Becoming a mother to my five children has to be my biggest achievement. Experiencing motherhood as the happiest moments of my life. Watching each of you grow and taking care of you all was my purpose and I enjoyed every bit of it.


  1. Do you miss your life back home in Fiji?

Yes, I miss my life back home dearly. If I had the chance to live there again, I would. I understand now, the sacrifices that my elders used to make for us. I understand now the meaning behind everything they ever taught us. I grew up with my parents, aunts and uncles, and grandparents, and I looked up to all of them. Which is why, every chance I got to visit back home I would take so many gifts. I would take evergreen Bollywood movies, candy, and clothes or shoes for my family.

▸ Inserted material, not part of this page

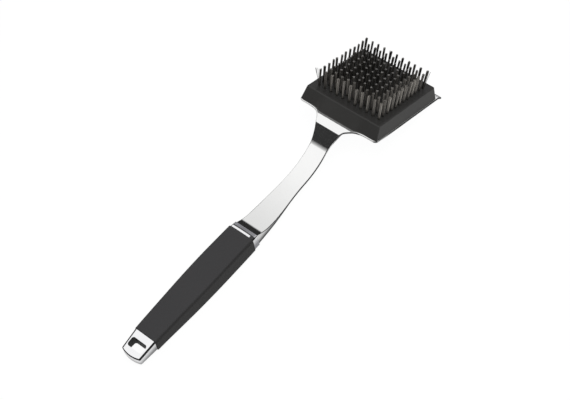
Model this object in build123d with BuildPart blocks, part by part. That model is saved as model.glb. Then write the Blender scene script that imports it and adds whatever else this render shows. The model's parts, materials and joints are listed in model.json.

  1. Knowing what you know now, would you do it all over again?

Yes, I would do it all over again. I would however like to change certain things that have caused me a lot of pain. Although my childhood was great, we were always taught to never speak up. We were held back a lot during certain times, and I think that followed me into my adulthood. Once I was married I experienced a lot of tragedies and for that I am full of regret. I wasn’t able to keep my marriage together and therefore my children suffered.


Reflection:  I get really emotional thinking about my mother’s story because she lived such a youthful and innocent life in comparison to her life in America. Life in Fiji was fruitful to say the least and I couldn’t help but get a sense of sweetness listening to her story.

I can now see how the lives of my ancestors have impacted me today. It was a story that took place more than 30 years ago and it has shaped me into the person that I am today. The trajectory of the lives of my ancestors and myself aren’t that different. I am also on a journey to find myself and my place here on earth. Now, not only for myself, but for my children as well.

This interview was conducted by Shaima’s daughter, Zariya Hakik, a student at Foothill College in Los Altos Hills, California.